▶ What you will do:
Tally the lines of the listing that contain the word "rigid", then give the total and nothing else.

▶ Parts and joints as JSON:

(begin)

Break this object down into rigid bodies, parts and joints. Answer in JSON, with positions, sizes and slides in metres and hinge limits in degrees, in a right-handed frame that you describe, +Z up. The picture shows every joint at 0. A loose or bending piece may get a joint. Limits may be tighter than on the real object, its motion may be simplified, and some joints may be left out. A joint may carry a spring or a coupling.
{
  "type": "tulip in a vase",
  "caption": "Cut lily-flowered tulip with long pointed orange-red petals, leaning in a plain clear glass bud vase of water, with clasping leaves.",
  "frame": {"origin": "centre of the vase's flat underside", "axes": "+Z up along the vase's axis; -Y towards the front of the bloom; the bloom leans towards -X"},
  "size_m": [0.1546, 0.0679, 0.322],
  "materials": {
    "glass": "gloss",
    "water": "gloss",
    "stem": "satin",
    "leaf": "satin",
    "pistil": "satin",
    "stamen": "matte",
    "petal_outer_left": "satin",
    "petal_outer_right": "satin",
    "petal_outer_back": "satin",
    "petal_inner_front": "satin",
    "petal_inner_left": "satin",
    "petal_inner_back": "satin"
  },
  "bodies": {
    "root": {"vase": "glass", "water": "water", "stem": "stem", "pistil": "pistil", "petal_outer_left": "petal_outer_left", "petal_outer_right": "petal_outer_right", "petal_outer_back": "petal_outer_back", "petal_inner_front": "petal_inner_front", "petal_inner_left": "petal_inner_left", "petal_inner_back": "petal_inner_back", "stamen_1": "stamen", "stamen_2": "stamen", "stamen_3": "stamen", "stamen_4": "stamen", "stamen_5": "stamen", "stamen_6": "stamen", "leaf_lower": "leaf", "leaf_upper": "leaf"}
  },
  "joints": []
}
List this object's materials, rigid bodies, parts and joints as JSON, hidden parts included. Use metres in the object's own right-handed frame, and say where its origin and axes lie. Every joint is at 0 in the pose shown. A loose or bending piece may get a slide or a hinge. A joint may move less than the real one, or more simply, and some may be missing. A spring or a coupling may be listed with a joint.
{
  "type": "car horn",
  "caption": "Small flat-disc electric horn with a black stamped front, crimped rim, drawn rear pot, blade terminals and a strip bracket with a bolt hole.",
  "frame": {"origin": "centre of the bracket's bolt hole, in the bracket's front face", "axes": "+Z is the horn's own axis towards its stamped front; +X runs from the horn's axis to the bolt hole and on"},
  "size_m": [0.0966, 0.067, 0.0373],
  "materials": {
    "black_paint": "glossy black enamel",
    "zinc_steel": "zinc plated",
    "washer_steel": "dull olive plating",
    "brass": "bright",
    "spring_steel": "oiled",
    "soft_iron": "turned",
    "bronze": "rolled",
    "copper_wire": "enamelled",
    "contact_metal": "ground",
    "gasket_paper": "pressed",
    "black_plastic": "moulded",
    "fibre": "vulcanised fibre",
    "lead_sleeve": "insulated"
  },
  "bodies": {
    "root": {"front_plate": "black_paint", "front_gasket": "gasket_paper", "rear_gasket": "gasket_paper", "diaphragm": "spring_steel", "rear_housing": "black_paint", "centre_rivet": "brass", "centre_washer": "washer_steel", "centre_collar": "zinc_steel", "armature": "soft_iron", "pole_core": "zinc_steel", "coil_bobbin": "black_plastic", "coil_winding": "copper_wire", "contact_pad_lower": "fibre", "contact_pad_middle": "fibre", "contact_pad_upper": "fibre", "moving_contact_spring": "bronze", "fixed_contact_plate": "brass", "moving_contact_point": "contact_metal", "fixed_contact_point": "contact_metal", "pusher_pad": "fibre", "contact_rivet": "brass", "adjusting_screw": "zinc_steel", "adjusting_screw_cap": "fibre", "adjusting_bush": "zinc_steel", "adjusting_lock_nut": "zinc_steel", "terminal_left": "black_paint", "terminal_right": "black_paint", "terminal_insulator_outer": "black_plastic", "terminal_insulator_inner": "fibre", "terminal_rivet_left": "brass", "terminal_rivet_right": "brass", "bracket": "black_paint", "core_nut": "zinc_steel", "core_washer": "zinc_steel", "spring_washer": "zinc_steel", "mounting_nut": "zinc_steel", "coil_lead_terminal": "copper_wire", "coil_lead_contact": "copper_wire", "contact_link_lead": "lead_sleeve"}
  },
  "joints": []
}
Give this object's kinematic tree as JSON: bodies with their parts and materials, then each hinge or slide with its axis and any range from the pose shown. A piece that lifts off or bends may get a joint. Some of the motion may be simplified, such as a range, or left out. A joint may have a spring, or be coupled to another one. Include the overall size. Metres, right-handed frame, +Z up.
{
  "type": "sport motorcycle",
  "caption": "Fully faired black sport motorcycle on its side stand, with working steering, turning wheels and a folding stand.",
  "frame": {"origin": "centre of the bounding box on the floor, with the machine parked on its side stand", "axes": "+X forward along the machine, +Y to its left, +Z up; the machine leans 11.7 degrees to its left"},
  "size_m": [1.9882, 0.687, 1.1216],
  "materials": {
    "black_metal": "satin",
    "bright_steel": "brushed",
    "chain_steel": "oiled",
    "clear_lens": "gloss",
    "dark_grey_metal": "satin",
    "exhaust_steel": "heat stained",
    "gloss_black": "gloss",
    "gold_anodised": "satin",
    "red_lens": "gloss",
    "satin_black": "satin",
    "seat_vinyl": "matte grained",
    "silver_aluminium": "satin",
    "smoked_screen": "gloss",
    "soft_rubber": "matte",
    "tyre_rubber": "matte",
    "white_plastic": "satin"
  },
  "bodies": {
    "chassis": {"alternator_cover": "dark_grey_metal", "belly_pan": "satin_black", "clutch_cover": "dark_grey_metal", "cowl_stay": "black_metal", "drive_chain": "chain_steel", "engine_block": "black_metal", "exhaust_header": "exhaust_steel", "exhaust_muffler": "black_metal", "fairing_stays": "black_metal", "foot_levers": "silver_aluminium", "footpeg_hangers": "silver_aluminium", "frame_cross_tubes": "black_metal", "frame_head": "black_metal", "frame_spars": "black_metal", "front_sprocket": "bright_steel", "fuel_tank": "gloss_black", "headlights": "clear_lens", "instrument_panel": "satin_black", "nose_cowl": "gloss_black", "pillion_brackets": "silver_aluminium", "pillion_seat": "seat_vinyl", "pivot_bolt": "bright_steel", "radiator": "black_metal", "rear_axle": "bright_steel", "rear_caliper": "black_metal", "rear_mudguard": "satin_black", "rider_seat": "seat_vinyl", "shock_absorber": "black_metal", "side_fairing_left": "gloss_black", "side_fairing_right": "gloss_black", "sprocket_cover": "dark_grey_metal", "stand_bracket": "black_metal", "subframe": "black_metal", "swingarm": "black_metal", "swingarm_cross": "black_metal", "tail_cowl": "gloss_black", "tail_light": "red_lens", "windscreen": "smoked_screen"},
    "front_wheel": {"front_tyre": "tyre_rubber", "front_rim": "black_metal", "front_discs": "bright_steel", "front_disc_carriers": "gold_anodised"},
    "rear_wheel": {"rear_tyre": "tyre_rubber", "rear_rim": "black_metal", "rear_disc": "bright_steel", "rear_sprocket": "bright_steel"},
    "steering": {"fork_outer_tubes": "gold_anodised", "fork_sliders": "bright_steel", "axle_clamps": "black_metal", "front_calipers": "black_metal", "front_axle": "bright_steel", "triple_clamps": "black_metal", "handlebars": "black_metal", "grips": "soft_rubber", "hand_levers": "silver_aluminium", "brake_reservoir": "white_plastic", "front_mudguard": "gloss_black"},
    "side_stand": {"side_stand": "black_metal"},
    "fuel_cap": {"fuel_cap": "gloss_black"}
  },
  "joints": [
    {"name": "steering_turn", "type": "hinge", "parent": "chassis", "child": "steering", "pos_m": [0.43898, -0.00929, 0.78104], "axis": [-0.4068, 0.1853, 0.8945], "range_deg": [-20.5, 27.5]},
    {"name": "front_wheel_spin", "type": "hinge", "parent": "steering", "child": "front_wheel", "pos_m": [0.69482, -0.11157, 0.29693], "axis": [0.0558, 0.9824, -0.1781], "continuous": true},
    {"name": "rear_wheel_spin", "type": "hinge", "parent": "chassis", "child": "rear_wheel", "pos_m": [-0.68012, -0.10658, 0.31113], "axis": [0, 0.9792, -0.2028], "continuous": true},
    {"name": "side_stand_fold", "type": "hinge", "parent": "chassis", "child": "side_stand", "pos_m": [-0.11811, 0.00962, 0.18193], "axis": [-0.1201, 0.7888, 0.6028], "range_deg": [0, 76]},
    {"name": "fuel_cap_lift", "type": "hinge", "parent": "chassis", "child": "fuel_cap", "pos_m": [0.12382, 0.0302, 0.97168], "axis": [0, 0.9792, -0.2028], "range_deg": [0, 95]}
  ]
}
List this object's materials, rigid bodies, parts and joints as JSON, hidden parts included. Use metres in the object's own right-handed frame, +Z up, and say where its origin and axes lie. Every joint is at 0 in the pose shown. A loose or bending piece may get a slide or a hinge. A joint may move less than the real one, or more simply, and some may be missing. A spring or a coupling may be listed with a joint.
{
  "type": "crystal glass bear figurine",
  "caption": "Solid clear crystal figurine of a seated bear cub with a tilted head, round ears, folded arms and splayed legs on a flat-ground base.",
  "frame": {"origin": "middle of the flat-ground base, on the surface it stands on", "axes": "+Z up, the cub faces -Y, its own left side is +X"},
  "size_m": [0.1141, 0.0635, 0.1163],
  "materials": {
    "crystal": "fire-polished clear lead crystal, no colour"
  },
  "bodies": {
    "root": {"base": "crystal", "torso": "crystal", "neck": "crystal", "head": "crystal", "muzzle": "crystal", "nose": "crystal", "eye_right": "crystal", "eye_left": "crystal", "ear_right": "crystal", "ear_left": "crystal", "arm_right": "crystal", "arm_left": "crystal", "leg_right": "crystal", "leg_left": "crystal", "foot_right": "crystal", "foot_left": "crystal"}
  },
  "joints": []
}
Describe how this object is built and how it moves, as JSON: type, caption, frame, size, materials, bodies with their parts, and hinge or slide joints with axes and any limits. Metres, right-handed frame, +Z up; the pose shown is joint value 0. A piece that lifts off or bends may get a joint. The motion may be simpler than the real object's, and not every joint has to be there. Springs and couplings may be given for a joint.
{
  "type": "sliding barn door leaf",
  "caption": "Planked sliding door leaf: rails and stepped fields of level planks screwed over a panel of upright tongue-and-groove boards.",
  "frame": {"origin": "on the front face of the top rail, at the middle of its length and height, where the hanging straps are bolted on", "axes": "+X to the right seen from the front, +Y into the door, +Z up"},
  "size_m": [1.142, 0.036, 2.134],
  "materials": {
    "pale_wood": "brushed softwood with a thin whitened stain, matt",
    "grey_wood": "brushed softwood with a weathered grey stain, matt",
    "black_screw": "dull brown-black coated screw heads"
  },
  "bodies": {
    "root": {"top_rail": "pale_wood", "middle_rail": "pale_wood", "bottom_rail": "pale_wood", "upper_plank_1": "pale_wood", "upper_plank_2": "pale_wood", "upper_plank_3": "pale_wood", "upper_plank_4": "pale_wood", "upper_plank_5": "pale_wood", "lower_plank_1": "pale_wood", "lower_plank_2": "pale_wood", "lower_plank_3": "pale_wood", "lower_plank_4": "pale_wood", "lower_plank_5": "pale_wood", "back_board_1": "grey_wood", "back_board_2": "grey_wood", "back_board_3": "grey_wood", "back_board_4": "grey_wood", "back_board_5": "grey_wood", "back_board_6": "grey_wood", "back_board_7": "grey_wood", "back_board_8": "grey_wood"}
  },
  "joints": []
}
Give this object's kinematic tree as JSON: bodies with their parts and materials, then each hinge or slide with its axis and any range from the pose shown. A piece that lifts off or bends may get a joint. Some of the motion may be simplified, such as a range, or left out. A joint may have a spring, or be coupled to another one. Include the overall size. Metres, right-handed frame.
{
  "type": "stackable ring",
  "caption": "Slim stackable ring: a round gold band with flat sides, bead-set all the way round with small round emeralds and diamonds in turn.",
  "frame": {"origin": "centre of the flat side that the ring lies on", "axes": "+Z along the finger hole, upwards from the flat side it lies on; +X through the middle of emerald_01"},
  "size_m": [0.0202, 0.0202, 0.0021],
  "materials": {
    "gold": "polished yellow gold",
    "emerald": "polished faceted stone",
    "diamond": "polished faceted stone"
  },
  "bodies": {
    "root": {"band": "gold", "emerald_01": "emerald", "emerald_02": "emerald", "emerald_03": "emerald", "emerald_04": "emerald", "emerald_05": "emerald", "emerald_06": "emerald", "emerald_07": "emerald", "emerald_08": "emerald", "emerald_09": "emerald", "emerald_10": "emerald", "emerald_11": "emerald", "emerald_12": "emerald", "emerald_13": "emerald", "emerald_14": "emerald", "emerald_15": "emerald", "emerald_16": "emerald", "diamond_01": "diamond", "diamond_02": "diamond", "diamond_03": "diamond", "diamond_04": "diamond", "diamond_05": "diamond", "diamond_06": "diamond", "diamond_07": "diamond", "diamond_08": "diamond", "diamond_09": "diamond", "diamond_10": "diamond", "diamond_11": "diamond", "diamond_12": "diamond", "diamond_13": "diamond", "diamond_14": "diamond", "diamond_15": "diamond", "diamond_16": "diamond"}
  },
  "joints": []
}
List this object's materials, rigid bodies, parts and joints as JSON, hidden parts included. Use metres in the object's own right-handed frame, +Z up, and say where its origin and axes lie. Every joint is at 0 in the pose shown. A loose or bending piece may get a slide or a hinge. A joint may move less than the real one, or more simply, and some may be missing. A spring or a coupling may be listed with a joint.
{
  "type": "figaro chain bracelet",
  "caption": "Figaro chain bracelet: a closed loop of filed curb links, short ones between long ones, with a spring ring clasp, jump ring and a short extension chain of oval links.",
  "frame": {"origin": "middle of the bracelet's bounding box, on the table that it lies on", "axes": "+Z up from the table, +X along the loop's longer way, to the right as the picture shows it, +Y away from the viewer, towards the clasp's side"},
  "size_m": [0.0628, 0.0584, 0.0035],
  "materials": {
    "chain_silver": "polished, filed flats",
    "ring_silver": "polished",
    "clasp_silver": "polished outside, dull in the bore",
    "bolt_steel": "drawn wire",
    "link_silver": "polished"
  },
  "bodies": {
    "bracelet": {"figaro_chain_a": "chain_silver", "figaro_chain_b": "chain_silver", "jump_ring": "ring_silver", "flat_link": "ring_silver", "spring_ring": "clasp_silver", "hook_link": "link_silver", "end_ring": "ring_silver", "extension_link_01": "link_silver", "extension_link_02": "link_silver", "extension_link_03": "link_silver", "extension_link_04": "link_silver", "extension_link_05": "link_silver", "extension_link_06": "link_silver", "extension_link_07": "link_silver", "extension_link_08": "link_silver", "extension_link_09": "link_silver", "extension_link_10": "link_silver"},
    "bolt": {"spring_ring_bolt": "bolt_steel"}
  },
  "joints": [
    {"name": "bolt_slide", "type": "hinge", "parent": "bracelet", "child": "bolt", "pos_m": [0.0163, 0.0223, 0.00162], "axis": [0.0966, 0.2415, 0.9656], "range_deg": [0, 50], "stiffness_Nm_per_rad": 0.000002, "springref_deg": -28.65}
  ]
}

(end)

▶ The completed task:
4